Of course, under such circumstances, a delivery to Davenport was a delivery to the defendant.

[3] The third contention is based upon the fact that on December 30, 1920, plaintiff's attorney wrote this letter to the defendant: "Inclosed please find copy of memorandum between yourself and G. C. Francis. He tells me that he was unable to secure this barley and he now demands return of the machinery. Kindly let me know what your disposition in the matter is."

In the first place, rescission was not pleaded by the defendant. In fact, his sole claim was that the machinery was purchased by or for Davenport and it was the agreement that it should be paid for by him either directly or indirectly.
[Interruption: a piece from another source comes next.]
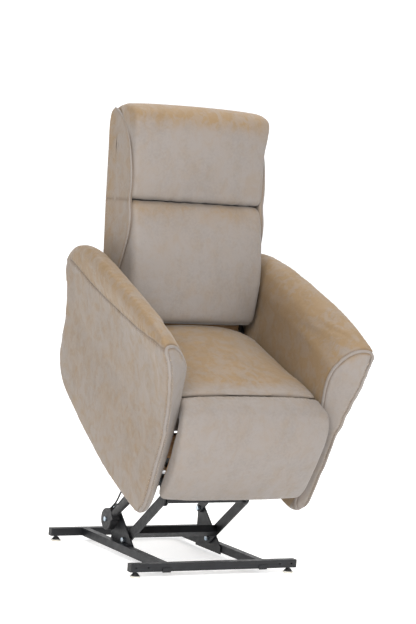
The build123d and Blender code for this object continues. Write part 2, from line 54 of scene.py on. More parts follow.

Moreover, said demand did not amount to a rescission, nor was it a case wherein there was any ground for rescission, unless by consent (Civ. Code, sec. 1689), and defendant refused his consent, stating: "This machinery was moved to my place by W. L. Davenport and should be returned by him." Said demand amounted at most to an offer to acquit defendant of further liability if he would return the property. Since, however, it was not accepted, it created no rights in favor of appellant. In truth there is evidence that the parties thereafter agreed that instead of returning the machinery defendant would deliver the barley according to the written contract. Subsequently he declined to do this and plaintiff properly brought the action for its value.

We discover no merit in the appeal and the judgment is affirmed.